## Requirements
Output the material below in full, exactly as it is.

## Data lines

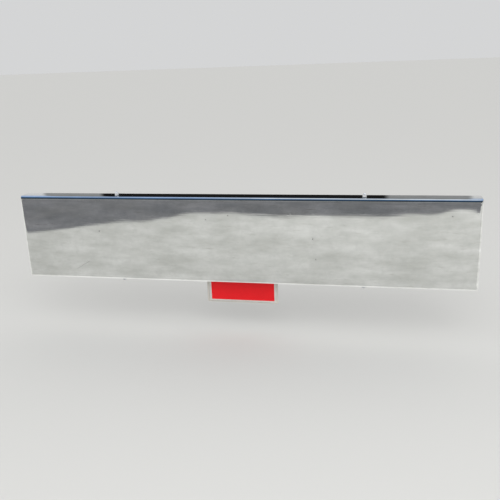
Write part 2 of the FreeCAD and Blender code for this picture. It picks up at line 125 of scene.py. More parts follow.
def add_block(name, corner, far_corner):
    """A cube primitive between two opposite corners."""
    pairs = list(zip(corner, far_corner))
    low, high = Vector(min(pair) for pair in pairs), Vector(max(pair) for pair in pairs)
    bpy.ops.mesh.primitive_cube_add(size=1, location=(low + high) / 2, scale=high - low)
    return settle(bpy.context.object, name)


def add_sheet(name, place, width, height, upright=False):
    """A plane primitive with its middle at place, lying flat or standing up across the truck."""
    turn = math.pi / 2 if upright else 0.0
    bpy.ops.mesh.primitive_plane_add(size=1, location=place, rotation=(turn, 0, 0))
    bpy.context.object.scale = (width, height, 1)
    return settle(bpy.context.object, name)


def edit(obj):
    only(obj)
    bpy.ops.object.mode_set(mode="EDIT")


def done():
    bpy.ops.object.mode_set(mode="OBJECT")


def pick_all():
    bpy.ops.mesh.select_all(action="SELECT")


def extrude(step):
    bpy.ops.mesh.extrude_region_move(TRANSFORM_OT_translate={"value": step})


def draw_line(name, start, steps):
    """A line of points, drawn step by step out of one point. It stays in edit mode, all selected."""
    bpy.ops.mesh.primitive_plane_add(size=0.001, location=start)
    obj = settle(bpy.context.object, name)
    edit(obj)
    bpy.ops.mesh.select_mode(type="VERT")
    pick_all()
    bpy.ops.mesh.merge(type="CENTER")
    for step in steps:
        extrude(step)
    pick_all()
    return obj


def pick(kind, test):
    """In edit mode, selects the points ("VERT"), edges or faces that pass the test."""
    bpy.ops.mesh.select_mode(type=kind)
    bpy.ops.mesh.select_all(action="DESELECT")
    mesh = bmesh.from_edit_mesh(bpy.context.edit_object.data)
    items = {"VERT": mesh.verts, "EDGE": mesh.edges, "FACE": mesh.faces}[kind]
    for item in items:
        if test(item):
            item.select_set(True)
    mesh.select_flush_mode()
    bmesh.update_edit_mesh(bpy.context.edit_object.data)


def modify(obj, kind, **settings):
    """Adds a modifier with these settings and applies it."""
    only(obj)
    modifier = obj.modifiers.new(kind.title(), kind)
    for key, value in settings.items():
        setattr(modifier, key, value)
    bpy.ops.object.modifier_apply(modifier=modifier.name)
    return obj


def combine(obj, tool, operation="DIFFERENCE"):
    """Cuts the tool's shape out of obj, or adds it with UNION. The tool is thrown away."""
    modify(obj, "BOOLEAN", object=tool, operation=operation, solver="EXACT")
    bpy.data.objects.remove(tool)


def smooth(obj, degrees):
    only(obj)
    bpy.ops.object.shade_smooth_by_angle(angle=math.radians(degrees))


def flatten_shading(obj, degrees=50):
    """Lets large flat faces set the shading of their edges, so that only the rounded edges look round."""
    smooth(obj, degrees)
    return modify(obj, "WEIGHTED_NORMAL", keep_sharp=True, weight=80)


def extent(mesh):
    """The lowest and the highest corner of a mesh."""
    rows = list(zip(*(vert.co for vert in mesh.vertices)))
    return Vector(map(min, rows)), Vector(map(max, rows))


print("helpers ready")

# %% [markdown]
# Every finish is a small chain of shader nodes. A recipe adds them one by one. A socket is given a number,
# a colour, or a pair of node and output name that it is linked to. Patterns read Object coordinates: all
# pieces sit at the origin, so these are metres on the truck, and a pattern runs on from piece to piece.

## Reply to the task
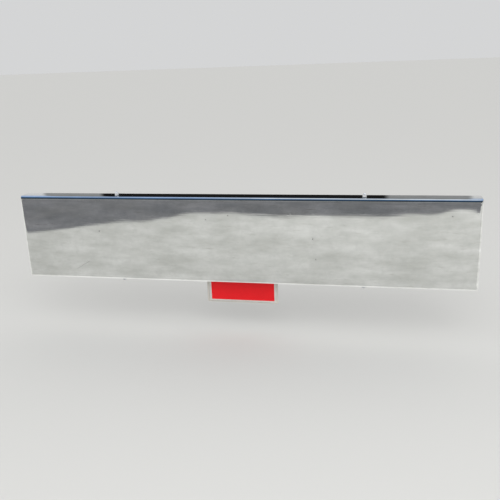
Write part 2 of the FreeCAD and Blender code for this picture. It picks up at line 125 of scene.py. More parts follow.
def add_block(name, corner, far_corner):
    """A cube primitive between two opposite corners."""
    pairs = list(zip(corner, far_corner))
    low, high = Vector(min(pair) for pair in pairs), Vector(max(pair) for pair in pairs)
    bpy.ops.mesh.primitive_cube_add(size=1, location=(low + high) / 2, scale=high - low)
    return settle(bpy.context.object, name)


def add_sheet(name, place, width, height, upright=False):
    """A plane primitive with its middle at place, lying flat or standing up across the truck."""
    turn = math.pi / 2 if upright else 0.0
    bpy.ops.mesh.primitive_plane_add(size=1, location=place, rotation=(turn, 0, 0))
    bpy.context.object.scale = (width, height, 1)
    return settle(bpy.context.object, name)


def edit(obj):
    only(obj)
    bpy.ops.object.mode_set(mode="EDIT")


def done():
    bpy.ops.object.mode_set(mode="OBJECT")


def pick_all():
    bpy.ops.mesh.select_all(action="SELECT")


def extrude(step):
    bpy.ops.mesh.extrude_region_move(TRANSFORM_OT_translate={"value": step})


def draw_line(name, start, steps):
    """A line of points, drawn step by step out of one point. It stays in edit mode, all selected."""
    bpy.ops.mesh.primitive_plane_add(size=0.001, location=start)
    obj = settle(bpy.context.object, name)
    edit(obj)
    bpy.ops.mesh.select_mode(type="VERT")
    pick_all()
    bpy.ops.mesh.merge(type="CENTER")
    for step in steps:
        extrude(step)
    pick_all()
    return obj


def pick(kind, test):
    """In edit mode, selects the points ("VERT"), edges or faces that pass the test."""
    bpy.ops.mesh.select_mode(type=kind)
    bpy.ops.mesh.select_all(action="DESELECT")
    mesh = bmesh.from_edit_mesh(bpy.context.edit_object.data)
    items = {"VERT": mesh.verts, "EDGE": mesh.edges, "FACE": mesh.faces}[kind]
    for item in items:
        if test(item):
            item.select_set(True)
    mesh.select_flush_mode()
    bmesh.update_edit_mesh(bpy.context.edit_object.data)


def modify(obj, kind, **settings):
    """Adds a modifier with these settings and applies it."""
    only(obj)
    modifier = obj.modifiers.new(kind.title(), kind)
    for key, value in settings.items():
        setattr(modifier, key, value)
    bpy.ops.object.modifier_apply(modifier=modifier.name)
    return obj


def combine(obj, tool, operation="DIFFERENCE"):
    """Cuts the tool's shape out of obj, or adds it with UNION. The tool is thrown away."""
    modify(obj, "BOOLEAN", object=tool, operation=operation, solver="EXACT")
    bpy.data.objects.remove(tool)


def smooth(obj, degrees):
    only(obj)
    bpy.ops.object.shade_smooth_by_angle(angle=math.radians(degrees))


def flatten_shading(obj, degrees=50):
    """Lets large flat faces set the shading of their edges, so that only the rounded edges look round."""
    smooth(obj, degrees)
    return modify(obj, "WEIGHTED_NORMAL", keep_sharp=True, weight=80)


def extent(mesh):
    """The lowest and the highest corner of a mesh."""
    rows = list(zip(*(vert.co for vert in mesh.vertices)))
    return Vector(map(min, rows)), Vector(map(max, rows))


print("helpers ready")

# %% [markdown]
# Every finish is a small chain of shader nodes. A recipe adds them one by one. A socket is given a number,
# a colour, or a pair of node and output name that it is linked to. Patterns read Object coordinates: all
# pieces sit at the origin, so these are metres on the truck, and a pattern runs on from piece to piece.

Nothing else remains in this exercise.